Nouvel épisode des tensions entre Pékin et Manille en mer de Chine méridionale: des garde-côtes chinois ont débarqué mi-avril sur un îlot disputé situé à proximité d'un avant-poste militaire philippin, affirme un média d'Etat. Cette annonce, faite samedi, intervient au moment où Manille et Washington mènent d'importants exercices militaires conjoints dans la région, destinés notamment à afficher leur unité contre l'influence chinoise.

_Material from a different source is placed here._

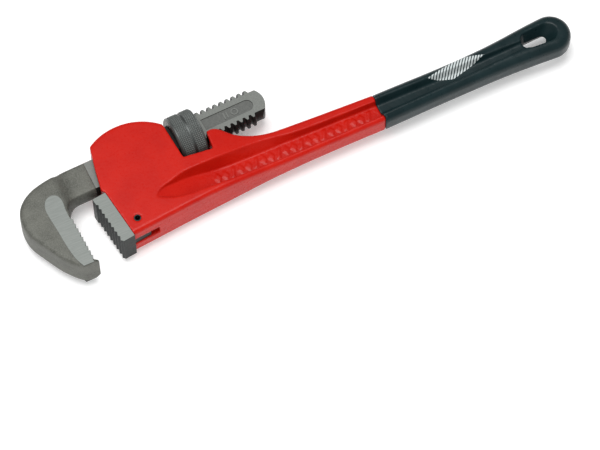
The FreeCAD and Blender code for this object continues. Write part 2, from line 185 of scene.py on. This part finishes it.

Au nom de raisons historiques, la Chine revendique la quasi-totalité des îlots de la mer de Chine méridionale. Elle conteste notamment la décision d'une cour d'arbitrage internationale selon laquelle ses revendications n'ont aucune base juridique. D'autres nations (notamment les Philippines et le Vietnam) ont des prétentions rivales, qui se chevauchent parfois, et contrôlent plusieurs îlots de cette vaste zone maritime. A la mi-avril, les garde-côtes chinois ont «mis en place un contrôle maritime» sur l'îlot de Tiexian, également connu sous son nom anglais de Sandy Cay, a annoncé samedi la télévision étatique CCTV.
Ce petit îlot fait partie de l'archipel des Spratleys. Il est situé à quelques kilomètres de Thitu – la plus grande île contrôlée par les Philippines dans la région –, où des gardes-côtes et des militaires philippins sont stationnés. Les garde-côtes chinois ont débarqué sur Tiexian pour y «exercer la souveraineté et la juridiction» de Pékin, y mener une «inspection» ainsi que pour «recueillir des preuves vidéo attestant des agissements illicites des Philippines», a expliqué CCTV.
«Epaule contre épaule»
La chaîne a diffusé des images de quatre garde-côtes posant avec un drapeau chinois sur l'îlot. Ils ont également «enlevé des bouteilles en plastique, bâtons de bois et autres débris ou déchets abandonnés» sur Tiexian, a précisé CCTV. Selon le journal britannique «The Financial Times», qui cite un responsable philippin anonyme, les garde-côtes chinois ont quitté les lieux après avoir déployé leur drapeau. Aucun signe ne prouve que la Chine occupe Tiexian de manière permanente ou y ait construit une structure.
Les autorités philippines n'ont pas encore réagi officiellement à cette initiative chinoise. Ces derniers mois, Pékin et Manille se sont mutuellement accusés d'être responsables d'une dégradation de l'environnement marin, notamment des coraux, au niveau d'îlots disputés. Le ministère chinois des Ressources naturelles a publié cette semaine une étude qui, selon l'agence de presse officielle Chine nouvelle, «invalide» les accusations philippines selon lesquelles des projets chinois de remblaiement autour des îlots porteraient atteinte à l'environnement.
Les forces armées philippines et américaines ont entamé, le 21 avril, trois semaines d'exercices annuels conjoints nommés «Balikatan» ("épaule contre épaule» en tagalog), destinées notamment à faire front commun contre la Chine dans la région. Quelque 17'000 personnes sont mobilisées pour ces exercices cette année qui simuleront un «scénario de bataille à grande échelle».
Les Américains aussi présents
Ces manœuvres militaires montrent «non seulement notre volonté de respecter notre traité de défense mutuelle en vigueur depuis 1951, mais aussi notre capacité inégalée à le faire», a déclaré le général des Marines américains James Glynn lors d'une cérémonie d'ouverture à Manille. «Rien ne permet de tisser des liens plus rapidement que l'adversité partagée», a-t-il ajouté, sans préciser à quelle menace commune il faisait référence.
Des journalistes de l'AFP ont pu assister dimanche dans la province côtière de Zambales, au nord de la capitale Manille, à une démonstration du nouveau système de défense aérienne américain à courte portée MADIS, destiné à améliorer la défense côtière de l'archipel. Des navires de guerre chinois ont été repérés dans les eaux proches des Philippines depuis le début des exercices la semaine dernière.
Le 22 avril, le porte-avions chinois Shandong «a été détecté en train de faire route à 2,23 milles nautiques (environ quatre kilomètres) au sud-ouest» de l'île Babuyan, à l'extrême nord des Philippines, a souligné la marine. Trois autres navires ont été repérés samedi à environ 60 kilomètres de Zambales, a ajouté la marine philippine dimanche. Pékin a dénoncé les manoeuvres conjointes, estimant qu'elles «sapent la stabilité» régionale et a accusé Manille de «collusion avec des pays extérieurs à la région».